Governor Corzine and the New Jersey legislature are currently determining whether to pursue private investment in the State’s transportation assets. These proposals, collectively known as public private partnerships (PPPs), can have the effect of transferring control of public infrastructure systems – such as highways – to private entities. PPPs offer the potential to gain significant immediate financial gain, but usually rely on investors recouping their payment over time through toll collection and other revenue sources. Perhaps the most important aspect of these proposals is that they entail long-term fiscal consequences. The public must be well informed of the potential implications of any proposed asset sale or lease.
A PPP around a highway is not necessarily a good or bad proposition. The details of the agreement, contract or lease that establishes the partnership determine its value to the State, private investors, motorists, and New Jersey residents. PPP agreements are long and complex, requiring hundreds of hours of highly-skilled professional input and resulting from high level negotiations. PPPs also require enabling legislation at the State level. These agreements and legislation can contain the answers to some important questions, including:
How much will tolls increase, and when?
How will toll revenue be used, compared to the status quo?

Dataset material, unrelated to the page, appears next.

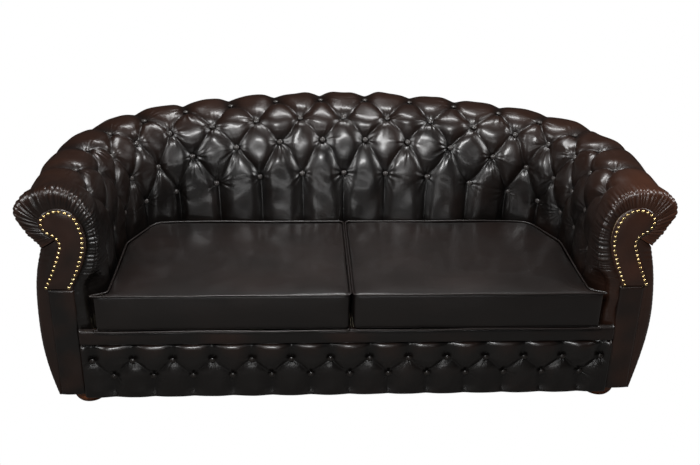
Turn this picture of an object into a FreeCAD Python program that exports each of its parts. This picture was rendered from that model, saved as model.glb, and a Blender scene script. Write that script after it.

Will toll strategies be designed to help cut congestion and pollution?
What happens if the road does not raise enough revenue, or the deal defaults?
Are taxpayers at risk?
How will windfall revenues be spent by the State?
Will the new facility operator deliver superior transportation system performance?
If corridor performance degrades over time, what remedies does the contract allow?
How will important labor, environmental and related concerns be addressed?
What are the land use impacts?
New Jersey residents, especially motorists, need to know the answers to these questions.